The long-term fortunes of territories as a route for agri-food policies: Evidence from Geographical Indications
Cristina Vaquero Piñeiro
Università degli Studi Roma Tre (Italy)
Accepted: 2021-01-05 | Published Online: 2021-01-12 |
Once the EU has perceived the strategic importance of local peculiarities to support rural development and high-quality productions, it has emphasized the need for more place-sensitive agri-food policies. The importance of socio-economic, historical and cultural factors as transfers of intangible value-added is particularly evident in the agri-food sector. Place-blind and sectorial-oriented approaches have indeed not succeeded in dealing with the territorial heterogeneity of agri-food systems.
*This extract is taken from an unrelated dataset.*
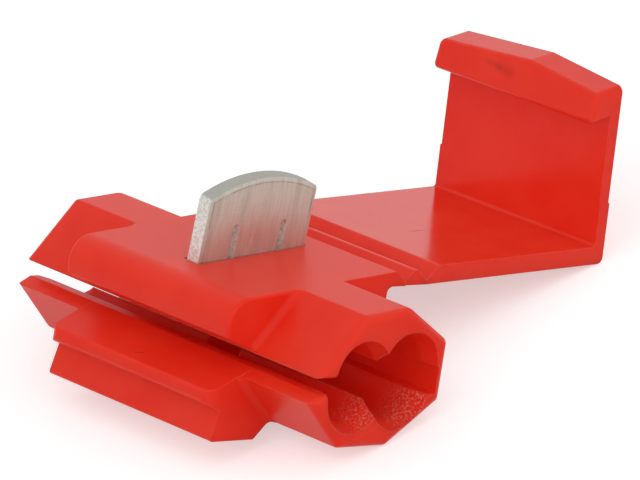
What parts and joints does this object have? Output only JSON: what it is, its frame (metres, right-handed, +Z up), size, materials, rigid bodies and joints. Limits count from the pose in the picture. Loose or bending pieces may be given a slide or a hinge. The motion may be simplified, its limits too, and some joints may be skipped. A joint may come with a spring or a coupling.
{
  "type": "t-tap connector",
  "caption": "Plastic tap splice with side-by-side wire channels, a fold-over latching cover on living hinges and a stamped U-contact standing in its slot.",
  "frame": {"origin": "on the floor under the middle of the whole part's box, with the part lying open at rest", "axes": "+X from the open mouth towards the hinge and cover, +Y along the wires, +Z up from the floor"},
  "size_m": [0.0262, 0.02, 0.0097],
  "materials": {
    "red_plastic": "satin moulded polypropylene",
    "tinned_metal": "tin plated, sheared edges"
  },
  "bodies": {
    "housing_body": {"housing": "red_plastic"},
    "rib_body": {"hinge_rib": "red_plastic"},
    "cover_body": {"cover": "red_plastic"},
    "contact_body": {"contact": "tinned_metal"}
  },
  "joints": [
    {"name": "contact_press", "type": "slide", "parent": "housing_body", "child": "contact_body", "axis": [-0.3221, 0.1219, -0.9388], "range_m": [0, 0.0033]},
    {"name": "rib_fold", "type": "hinge", "parent": "housing_body", "child": "rib_body", "pos_m": [-0.00108, 0, 0.00411], "axis": [0, -1, 0], "range_deg": [0, 80]},
    {"name": "cover_fold", "type": "hinge", "parent": "rib_body", "child": "cover_body", "pos_m": [0.00015, 0, 0.00361], "axis": [0, -1, 0], "range_deg": [0, 80]}
  ],
  "couplings": [
    {"joint": "rib_fold", "follows": "contact_press", "rad_per_m": 423.11},
    {"joint": "cover_fold", "follows": "contact_press", "rad_per_m": 423.11}
  ]
}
By delving into the longstanding debate on the conceptualizations of territory and focusing on the territories of origin of the most economically performant Italian Protected Designation of Origins (PDOs), this paper empirically investigates what are the contextual conditions that have mainly contributed in the economic success of local productions. Drawing on an original geo-referenced database, the analysis is conducted on a panel of Italian municipalities and exploits non-linear dynamic panel models. Findings point out the heterogeneity of affecting territorial factors. Imbalances come from both socio-economic conditions (food PDOs) and socio-cultural knowledge (wine PDOs). This paper informs the evidence-based debate on the relevance of territorially-sensitive interventions for the future of EU agri-food and rural development policies. In the case of GIs, it should consider being more place-sensitive as well as more integrated with other agricultural and regional policies to meet the EU’s socio-economic objectives.